For effective regional engagement it is vital that those steering the regional interests of HEIs develop an understanding of the enormous transformations which have occurred in the capitalist world economy since the mid-1970s. This can be viewed in terms of a shift in phases of capitalist development from a system based upon mass production, Keynesianism, macro economic management and the welfare state to one characterised by widespread economic and political de-regulation and the emergence of more decentralised forms of economic organisation. These changes have had major implications for economic development strategies and territorial governance especially in terms of the dynamics which have been brought to bear upon securing regional economic success from the twin processes of globalisation and localisation.

The post-war period until the mid-1970s represented a highly regulated economic and political regime in the west known as Fordism which was characterised by the mass production of standard goods, a strong state-led social welfare system and a strong division of labour tasks.
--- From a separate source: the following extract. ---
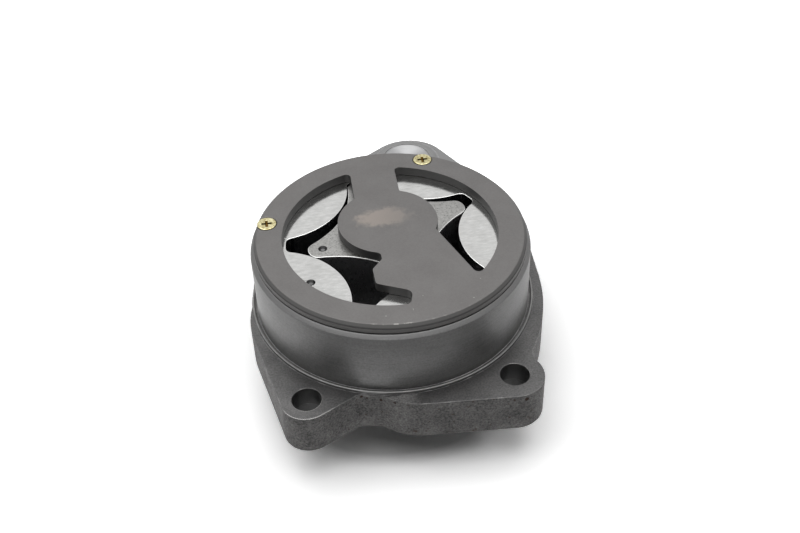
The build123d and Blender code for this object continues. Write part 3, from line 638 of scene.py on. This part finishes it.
# Cover screws: countersunk machine screws in steel, plated yellow, with a tapered cross recess.
# Each is turned from bar, punched, and sunk level with the plate.
SCREW_SPOTS = ((-0.03846, 0.01059), (0.01597, 0.03655))
HEAD_R, HEAD_RIM, HEAD_INSET, HEAD_CROWN = 0.00305, 0.0004, 0.0005, 0.00004
HEAD_TOP = PLATE_TOP - 0.00005
HEAD_FACETS, HEAD_BREAK = 48, 0.00006
SHANK_R, SHANK_END = 0.0015, PLATE_TOP - 0.011
FACING = 0.9
CROSS_L, CROSS_W, CROSS_DEPTH, CROSS_TAPER = 0.0042, 0.0011, 0.0012, 0.6
CROSS_FADE, CROSS_R = (HEAD_TOP - 0.00005, HEAD_TOP - 0.00025), (0.0025, 0.0024)
STAIN_GRAIN, ZINC_ROUGH = (0.0009, 4.0, 0.6), (0.22, 0.38)
ZINC_DARK, ZINC_LIGHT = (0.40, 0.34, 0.16), (0.72, 0.68, 0.43)
DARKER_SHARE, DARKER_ZINC = 0.35, (0.30, 0.26, 0.13)
CROSS_BROWN = (0.15, 0.088, 0.022)
zinc, tree, shader, place = metal("yellow_zinc")
stain = grain(tree, place, *STAIN_GRAIN)
zinc_colour = blend(tree, span(tree, stain, *FIRM), ZINC_DARK, ZINC_LIGHT)
in_heads = [
    span(tree, length_of(tree, mapped(tree, place, (*spot, 0), (1, 1, 0))), *CROSS_R)
    for spot in SCREW_SPOTS
]
in_cross = span(tree, axes_of(tree, place)["Z"], *CROSS_FADE)
in_cross = times(tree, in_cross, maths(tree, "MAXIMUM", *in_heads))
# The second screw's head is painted darker.
zinc_colour = blend(tree, times(tree, in_heads[1], DARKER_SHARE), zinc_colour, DARKER_ZINC)
zinc_colour = blend(tree, in_cross, zinc_colour, CROSS_BROWN)
paint(tree, shader, "Base Color", zinc_colour)
paint(tree, shader, "Roughness", span(tree, stain, *SOFT, *ZINC_ROUGH))


def edit_faces_facing(piece, up):
    """Edit mode, with only the piece's faces that look up (1) or down (-1) selected."""
    bpy.ops.object.mode_set(mode="EDIT")
    bpy.ops.mesh.select_mode(type="FACE")
    bpy.ops.mesh.select_all(action="DESELECT")
    bpy.ops.object.mode_set(mode="OBJECT")
    for face in piece.data.polygons:
        face.select = face.normal.z * up > FACING
    bpy.ops.object.mode_set(mode="EDIT")


bpy.ops.object.select_all(action="DESELECT")
bpy.ops.mesh.primitive_cylinder_add(vertices=HEAD_FACETS, radius=HEAD_R, depth=HEAD_RIM)
screw = bpy.context.object
screw.data.transform(Matrix.Translation((0, 0, HEAD_TOP - HEAD_RIM / 2)))
edit_faces_facing(screw, 1)
bpy.ops.mesh.inset(thickness=HEAD_INSET)
bpy.ops.transform.translate(value=(0, 0, HEAD_CROWN))
bpy.ops.object.mode_set(mode="OBJECT")
edit_faces_facing(screw, -1)
cone, cone_height = SHANK_R / HEAD_R, HEAD_R - SHANK_R
shank_length = HEAD_TOP - HEAD_RIM - cone_height - SHANK_END
bpy.ops.mesh.extrude_region_move(TRANSFORM_OT_translate={"value": (0, 0, -cone_height)})
bpy.ops.transform.resize(value=(cone, cone, 1))
bpy.ops.mesh.extrude_region_move(TRANSFORM_OT_translate={"value": (0, 0, -shank_length)})
bpy.ops.object.mode_set(mode="OBJECT")
for turn in (0, 90):
    bpy.ops.object.select_all(action="DESELECT")
    bpy.ops.mesh.primitive_cube_add(size=1)
    arm = bpy.context.object
    arm.data.transform(Matrix.Diagonal((CROSS_L, CROSS_W, 2 * CROSS_DEPTH, 1)))
    edit_faces_facing(arm, -1)
    bpy.ops.transform.resize(value=(CROSS_TAPER, CROSS_TAPER, 1))
    bpy.ops.object.mode_set(mode="OBJECT")
    turned = Matrix.Rotation(math.radians(turn), 4, "Z")
    arm.data.transform(Matrix.Translation((0, 0, HEAD_TOP)) @ turned)
    cut = screw.modifiers.new("cross", "BOOLEAN")
    cut.operation, cut.solver, cut.object = "DIFFERENCE", "EXACT", arm
    bpy.context.view_layer.objects.active = screw
    bpy.ops.object.modifier_apply(modifier=cut.name)
    bpy.data.objects.remove(arm)
softened = screw.modifiers.new("softened", "BEVEL")
softened.width, softened.segments = HEAD_BREAK, 2
softened.limit_method, softened.angle_limit = "ANGLE", math.radians(30)
softened.use_clamp_overlap = False
bpy.ops.object.modifier_apply(modifier=softened.name)
for number, (x, y) in enumerate(SCREW_SPOTS, 1):
    sunk = bpy.data.objects.new(f"cover_screw_{number}", screw.data.copy())
    bpy.context.scene.collection.objects.link(sunk)
    sunk.data.transform(Matrix.Translation((x, y, 0)))
    sunk.data.materials.append(zinc)
    bpy.ops.object.select_all(action="DESELECT")
    sunk.select_set(True)
    bpy.context.view_layer.objects.active = sunk
    flat_shading(sunk)
    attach(sunk, "housing")
    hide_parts("cover_screws")
bpy.data.objects.remove(screw)

# Drive thrust washer: a flat bronze ring between the body and the drive gear.
# It is punched from strip, and the gear's face runs against it.
broken_edges("drive_thrust_washer", "gear_thrust_washer", "housing", bronze)

# Drive key: a square-ended steel key, half in the shaft and half in the gear's bore.
# It is cut from ground bar, and left bright.
broken_edges("drive_key", "gear_key", "drive_line", ground_steel)

# Drive gear: a spur gear keyed to the shaft, with a thin web inside its rim.
# It is hobbed in steel, then hardened, and keeps a dark oiled finish.
OIL_GRAIN = (0.003, 4.0, 0.6)
OIL_DARK, OIL_LIGHT = (0.15, 0.15, 0.155), (0.28, 0.28, 0.28)
OIL_ROUGH, OIL_BUMPS, OIL_DEPTH = (0.34, 0.5), 0.0005, 0.00002
oiled_steel, tree, shader, place = metal("oiled_steel")
mottle = grain(tree, place, *OIL_GRAIN)
paint(tree, shader, "Base Color", blend(tree, mottle, OIL_DARK, OIL_LIGHT))
paint(tree, shader, "Roughness", span(tree, mottle, *SOFT, *OIL_ROUGH))
relief(tree, shader, grain(tree, place, OIL_BUMPS), OIL_DEPTH)
broken_edges("drive_gear", "driving_gear", "drive_line", oiled_steel)

# Drive retaining ring: an open ring of spring steel, sprung into the shaft's groove.
# It holds the drive gear on its key, and is black like the plug.
RING_BREAK = 0.00015
broken_edges(
    "drive_retaining_ring", "shaft_ring", "drive_line", black_steel, RING_BREAK
)

# Idler shaft: a plain steel pin pressed through the round boss, level with its top.
# Its end is faced off in the lathe, so the light fans out across it.
IDLER_CENTRE = (0.014137, 0.0649, 0)
FACED_DARK, FACED_LIGHT = (0.39, 0.39, 0.395), (0.465, 0.465, 0.47)
FACED_GRAIN, FACED_ROUGH, FACED_FAN, PIN_BREAK = 0.002, 0.41, 0.9, 0.0001
END_CHAMFER, END_LEVEL = (0.0055, 0.00632), 0.00636
faced_steel, tree, shader, place = metal("faced_steel")
faced_colour = blend(tree, grain(tree, place, FACED_GRAIN), FACED_DARK, FACED_LIGHT)
paint(tree, shader, "Base Color", faced_colour)
shader.inputs["Roughness"].default_value = FACED_ROUGH
shader.inputs["Anisotropic"].default_value = FACED_FAN
spoke = axes_of(tree, mapped(tree, place, IDLER_CENTRE))
sweep = {"X": spoke["X"], "Y": spoke["Y"]}
sweep = add_node(tree, "ShaderNodeCombineXYZ", sweep).outputs[0]
sweep = add_node(tree, "ShaderNodeVectorMath", {0: sweep}, operation="NORMALIZE").outputs[0]
paint(tree, shader, "Tangent", sweep)
pin = broken_edges(
    "idler_shaft", "idler_pin", "housing", faced_steel, PIN_BREAK
)
# The chamfer round the pin's upper end is filled, to just below its face.
for point in pin.data.vertices:
    if END_CHAMFER[0] < point.co.z < END_CHAMFER[1]:
        point.co.z = END_LEVEL

# Idler washers: flat bronze rings above and below the idler gear.
# They are punched from strip, and the gear runs between them.
for node in ("idler_thrust_washer", "idler_lower_washer"):
    broken_edges(node, node.replace("idler", "idler_gear"), "housing", bronze)

# Idler gear: a spur gear that turns on the idler shaft, hollowed for its lower washer.
# It is hobbed, hardened and oiled like the drive gear that it meshes with.
broken_edges("idler_gear", "idling_gear", "idler", oiled_steel)

# Idler bush: a bronze sleeve pressed into the idler gear's bore.
# It is turned from the same bronze as the shaft's bushes, and runs on the pin.
broken_edges("idler_bush", "idler_sleeve", "idler", bronze)

# Idler retaining ring: an open ring of spring steel, sprung into the idler shaft's groove.
# It holds the lower washer and the gear up on the pin, and is black like the plug.
broken_edges(
    "idler_retaining_ring", "idler_ring", "housing", black_steel, RING_BREAK
)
However, it is posited that this system has now given way to an emerging regulatory system of post-Fordism characterised by a new, and more regional, geography of capitalist activity.

One approach to understanding this new economic environment can be found in the concept of the learning economy which emerges from studies of national systems of innovation (Lundvall, 1992; Lundvall and Johnson, 1994). Lundvall defines the learning economy as an economy where the success of individuals, firms and regions, reflects the capability to learn (and forget old practices); where change is rapid and old skills get obsolete and new skills are in demand; where learning includes the building of competencies, not just increased access to information; where learning is going on in all parts of society, not just high-tech sectors; and where net job creation is in knowledge intensive sectors (high R&D, high proportion with a university degree, and job situation worsens for the unskilled). The learning region depends upon network knowledge which refers not only to the skills of individuals but the transfer of knowledge from one group to another to form learning systems - the institutional infrastructure of public and private partnerships. Because network knowledge is highly dependant on interpersonal relations, it can most readily be developed within a particular region.
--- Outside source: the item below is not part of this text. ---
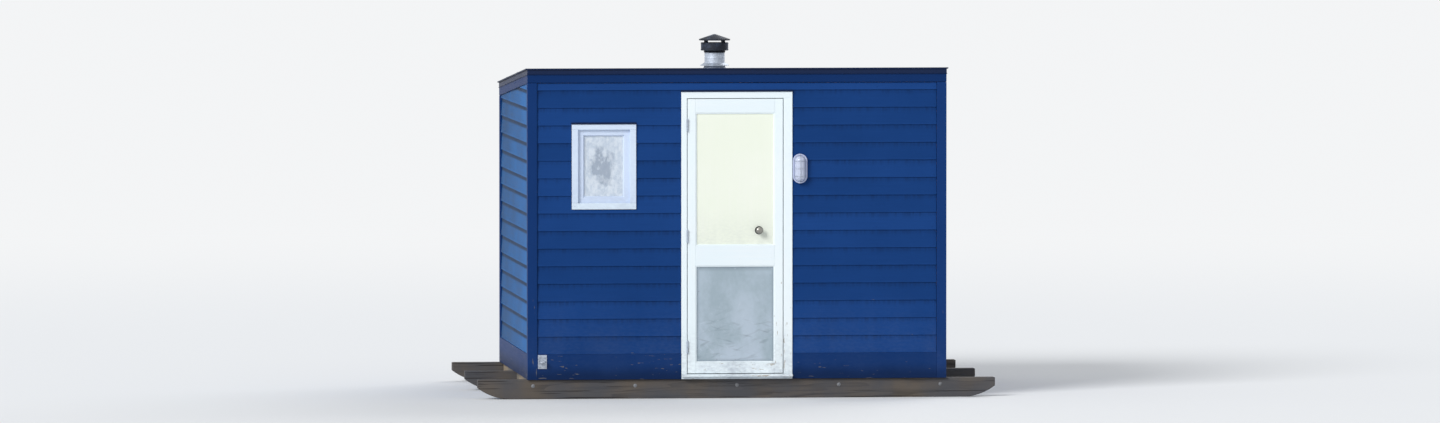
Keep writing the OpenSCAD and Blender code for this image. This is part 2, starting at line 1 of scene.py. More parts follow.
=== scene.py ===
import bmesh
import bpy
import numpy as np
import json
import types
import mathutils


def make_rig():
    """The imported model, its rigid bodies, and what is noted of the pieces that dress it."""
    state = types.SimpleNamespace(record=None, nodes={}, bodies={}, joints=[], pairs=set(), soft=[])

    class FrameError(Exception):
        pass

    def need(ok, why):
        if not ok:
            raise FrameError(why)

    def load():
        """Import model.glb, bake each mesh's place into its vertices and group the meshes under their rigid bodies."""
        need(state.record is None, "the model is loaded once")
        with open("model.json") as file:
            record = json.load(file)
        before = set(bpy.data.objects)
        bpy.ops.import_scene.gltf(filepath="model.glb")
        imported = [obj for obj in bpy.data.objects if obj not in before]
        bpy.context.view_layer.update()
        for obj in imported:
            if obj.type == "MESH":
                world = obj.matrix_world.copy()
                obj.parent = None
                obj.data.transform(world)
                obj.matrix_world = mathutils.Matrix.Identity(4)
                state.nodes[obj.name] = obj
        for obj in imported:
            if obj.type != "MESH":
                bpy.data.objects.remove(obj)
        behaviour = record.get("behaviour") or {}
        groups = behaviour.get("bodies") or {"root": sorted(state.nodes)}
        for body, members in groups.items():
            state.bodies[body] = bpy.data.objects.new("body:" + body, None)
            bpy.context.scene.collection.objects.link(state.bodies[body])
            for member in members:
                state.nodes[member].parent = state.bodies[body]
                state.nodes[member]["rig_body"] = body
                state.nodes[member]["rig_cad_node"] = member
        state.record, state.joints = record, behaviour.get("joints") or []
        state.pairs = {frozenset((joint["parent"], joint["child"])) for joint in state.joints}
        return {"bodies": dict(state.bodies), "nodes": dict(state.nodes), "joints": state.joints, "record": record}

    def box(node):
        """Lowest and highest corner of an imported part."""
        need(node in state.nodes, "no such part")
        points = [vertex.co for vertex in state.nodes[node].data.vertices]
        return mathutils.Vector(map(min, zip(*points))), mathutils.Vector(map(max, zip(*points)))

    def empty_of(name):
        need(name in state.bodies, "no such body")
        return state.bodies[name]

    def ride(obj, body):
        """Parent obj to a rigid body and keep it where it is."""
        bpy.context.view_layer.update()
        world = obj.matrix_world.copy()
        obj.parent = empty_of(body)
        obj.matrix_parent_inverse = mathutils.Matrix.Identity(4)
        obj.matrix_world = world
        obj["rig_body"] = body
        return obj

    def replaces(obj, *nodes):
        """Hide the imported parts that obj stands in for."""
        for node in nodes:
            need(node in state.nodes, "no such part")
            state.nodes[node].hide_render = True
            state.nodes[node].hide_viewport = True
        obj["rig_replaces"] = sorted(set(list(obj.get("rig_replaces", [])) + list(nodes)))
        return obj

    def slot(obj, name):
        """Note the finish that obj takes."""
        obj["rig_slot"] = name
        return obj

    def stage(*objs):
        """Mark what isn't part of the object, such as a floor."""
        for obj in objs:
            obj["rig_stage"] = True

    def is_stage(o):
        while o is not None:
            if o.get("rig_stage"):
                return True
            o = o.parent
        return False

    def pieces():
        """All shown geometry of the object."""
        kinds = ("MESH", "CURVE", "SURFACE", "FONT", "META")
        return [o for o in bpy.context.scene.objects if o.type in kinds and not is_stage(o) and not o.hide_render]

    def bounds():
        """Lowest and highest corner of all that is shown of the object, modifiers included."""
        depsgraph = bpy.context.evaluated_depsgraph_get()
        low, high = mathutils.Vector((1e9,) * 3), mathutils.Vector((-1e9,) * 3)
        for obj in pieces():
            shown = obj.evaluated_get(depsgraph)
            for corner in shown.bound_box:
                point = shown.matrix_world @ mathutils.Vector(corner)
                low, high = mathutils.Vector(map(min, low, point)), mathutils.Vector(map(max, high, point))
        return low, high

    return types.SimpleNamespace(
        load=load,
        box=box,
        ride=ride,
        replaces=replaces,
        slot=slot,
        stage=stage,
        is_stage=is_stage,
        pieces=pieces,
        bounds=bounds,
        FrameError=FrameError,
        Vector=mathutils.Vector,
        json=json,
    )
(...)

Moreover, the link between the information society, Information, Communication Technologies (ICTs) and learning regions is considered to be mutual and self-reinforcing. Regions with strong learning cultures that support the development and uptake of ICT applications may be able to develop competitive advantages and utilise the information society as a mechanism for growth, whilst the ICTs themselves are constructed through certain social networking processes and contexts to be found in particular regions (the Silicon Valley phenomena). For less favoured regions the implications are clear: without some attempt to make better use of ICTs the prospects of cohesion and convergence are poor.
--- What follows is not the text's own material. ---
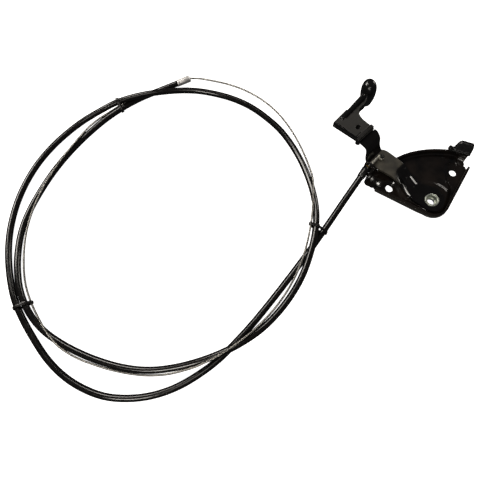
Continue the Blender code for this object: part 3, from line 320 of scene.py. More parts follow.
def smooth_route(points, step):
    """Reads a smooth curve through points at even distances."""
    points = np.array(points, dtype=float)
    padded = np.vstack([2.0 * points[0] - points[1], points, 2.0 * points[-1] - points[-2]])
    fine = []
    for i in range(1, len(padded) - 2):
        p0, p1, p2, p3 = padded[i - 1:i + 3]
        t1 = math.sqrt(np.linalg.norm(p1 - p0))
        t2 = t1 + math.sqrt(np.linalg.norm(p2 - p1))
        t3 = t2 + math.sqrt(np.linalg.norm(p3 - p2))
        for t in np.linspace(t1, t2, CURVE_STEPS, endpoint=False):
            a1 = (t1 - t) / t1 * p0 + t / t1 * p1
            a2 = (t2 - t) / (t2 - t1) * p1 + (t - t1) / (t2 - t1) * p2
            a3 = (t3 - t) / (t3 - t2) * p2 + (t - t2) / (t3 - t2) * p3
            b1 = (t2 - t) / t2 * a1 + t / t2 * a2
            b2 = (t3 - t) / (t3 - t1) * a2 + (t - t1) / (t3 - t1) * a3
            fine.append((t2 - t) / (t2 - t1) * b1 + (t - t1) / (t2 - t1) * b2)
    fine.append(points[-1])
    fine = np.array(fine)
    lengths = np.concatenate([[0.0], np.cumsum(np.linalg.norm(np.diff(fine, axis=0), axis=1))])
    count = max(int(round(lengths[-1] / step)), 1)
    places = np.linspace(0.0, lengths[-1], count + 1)
    return np.stack([np.interp(places, lengths, fine[:, k]) for k in range(fine.shape[1])], axis=1)


def nearest_on(route, point):
    a = route[:-1]
    ab = route[1:] - a
    share = ((point - a) * ab).sum(axis=1) / (ab * ab).sum(axis=1)
    places = a + np.clip(share, 0.0, 1.0)[:, None] * ab
    return places[np.argmin(np.linalg.norm(places - point, axis=1))]


def keep_clear(route, obstacle, gap, floor):
    """Eases a route away from an obstacle's centre line and up from the floor."""
    route = route.copy()
    for _ in range(EASING_PASSES):
        middle = (route[:-2] + route[2:]) / 2.0
        route[2:-1] += EASING * (middle[1:] - route[2:-1])
        for i in range(2, len(route)):
            away = route[i] - nearest_on(obstacle, route[i])
            distance = np.linalg.norm(away)
            if distance < gap:
                route[i] += away / distance * (gap - distance)
        route[2:, 2] = np.maximum(route[2:, 2], floor)
    return route


def offset_path(path, distance):
    """Shifts an open path to its left side."""
    path = np.array(path, dtype=float)
    steps = np.diff(path, axis=0)
    steps /= np.linalg.norm(steps, axis=1)[:, None]
    normals = np.stack([-steps[:, 1], steps[:, 0]], axis=1)
    means = np.vstack([normals[:1], (normals[:-1] + normals[1:]) / 2.0, normals[-1:]])
    return path + means * (distance / (means * means).sum(axis=1))[:, None]


def line_distance(points, a, b):
    a = np.array(a)
    along = np.array(b) - a
    share = np.clip(((points - a) @ along) / (along @ along), 0.0, 1.0)
    return np.linalg.norm(points - a - share[:, None] * along, axis=1)


def inside_distance(points, outline):
    """Distance to a closed outline, positive inside it."""
    outline = np.array(outline, dtype=float)
    nearest = np.full(len(points), np.inf)
    inside = np.zeros(len(points), dtype=bool)
    for a, b in zip(outline, np.roll(outline, -1, axis=0)):
        nearest = np.minimum(nearest, line_distance(points, a, b))
        if a[1] != b[1]:
            straddles = (a[1] > points[:, 1]) != (b[1] > points[:, 1])
            crossing_x = (b[0] - a[0]) * (points[:, 1] - a[1]) / (b[1] - a[1]) + a[0]
            inside ^= straddles & (points[:, 0] < crossing_x)
    return np.where(inside, nearest, -nearest)


def smooth_step(value):
    value = np.clip(value, 0.0, 1.0)
    return value * value * (3.0 - 2.0 * value)


def above(value, edge, fade):
    """1 well above an edge and 0 below it."""
    return smooth_step((value - edge) / fade)


def below(value, edge, fade):
    """1 well below an edge and 0 above it."""
    return smooth_step((edge - value) / fade)


def ramp(value):
    """A step from 0 to 1 with a straight middle and rounded ends."""
    value = np.clip(value, 0.0, 1.0)
    low = np.minimum(value, RAMP_ROUNDING)
    high = np.maximum(value, 1.0 - RAMP_ROUNDING) - (1.0 - RAMP_ROUNDING)
    middle = np.clip(value, RAMP_ROUNDING, 1.0 - RAMP_ROUNDING) - RAMP_ROUNDING
    rise = low * low / (2.0 * RAMP_ROUNDING) + middle + high - high * high / (2.0 * RAMP_ROUNDING)
    return rise / (1.0 - RAMP_ROUNDING)


FAN_LINE = smooth_route(FAN_EDGE, 1.5)


def plate_height(points):
    """Height of the bracket sheet's upper face."""
    step = ramp(inside_distance(points, FAN_LINE) / STEP_HALF_WIDTH / 2.0 + 0.5)
    boss = smooth_step((BOSS_RADIUS - np.linalg.norm(points, axis=1)) / BOSS_STEP + 0.5)
    height = PAD_TOP + (FAN_TOP - PAD_TOP) * step + (BOSS_TOP - FAN_TOP) * boss * step
    crease = np.zeros(len(points))
    for a, b in CREASES:
        crease = np.maximum(crease, smooth_step(1.0 - line_distance(points, a, b) / CREASE_HALF_WIDTH))
    return height + CREASE_HEIGHT * crease


def jog_line(l):
    """Where the lever's crank ends, curved back on the left side."""
    return JOG_END - JOG_CURVE * np.minimum(l, 0.0) ** 2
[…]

A number of features can be discerned within this system, all of which have resonances for the management of HEIs. First, that the economy itself is becoming more regionalised in that there is a new geography of capitalist activity associated with, on the one hand, the growing internationalisation of production and the mobility of global capital flows and, on the other, the declining regulatory capacity of the nation-state. This shift entails a resurgence of the region through the integration of production at a regional level and the decentralisation of large corporations into clusters of smaller business units and the greater role of smaller businesses as sub-contractors, suppliers and franchisees. Economic activity, then, is dominated by interfirm relationships, or what Sabel et al. (1989) termed ‘collaborative manufacturing’ which emerges at the regional level and allows both competition and collaboration to flourish. While nation-states remain the basic unit of economic and political organisation, they are losing their monopoly on policy making, representation, legitimacy and questions of identity.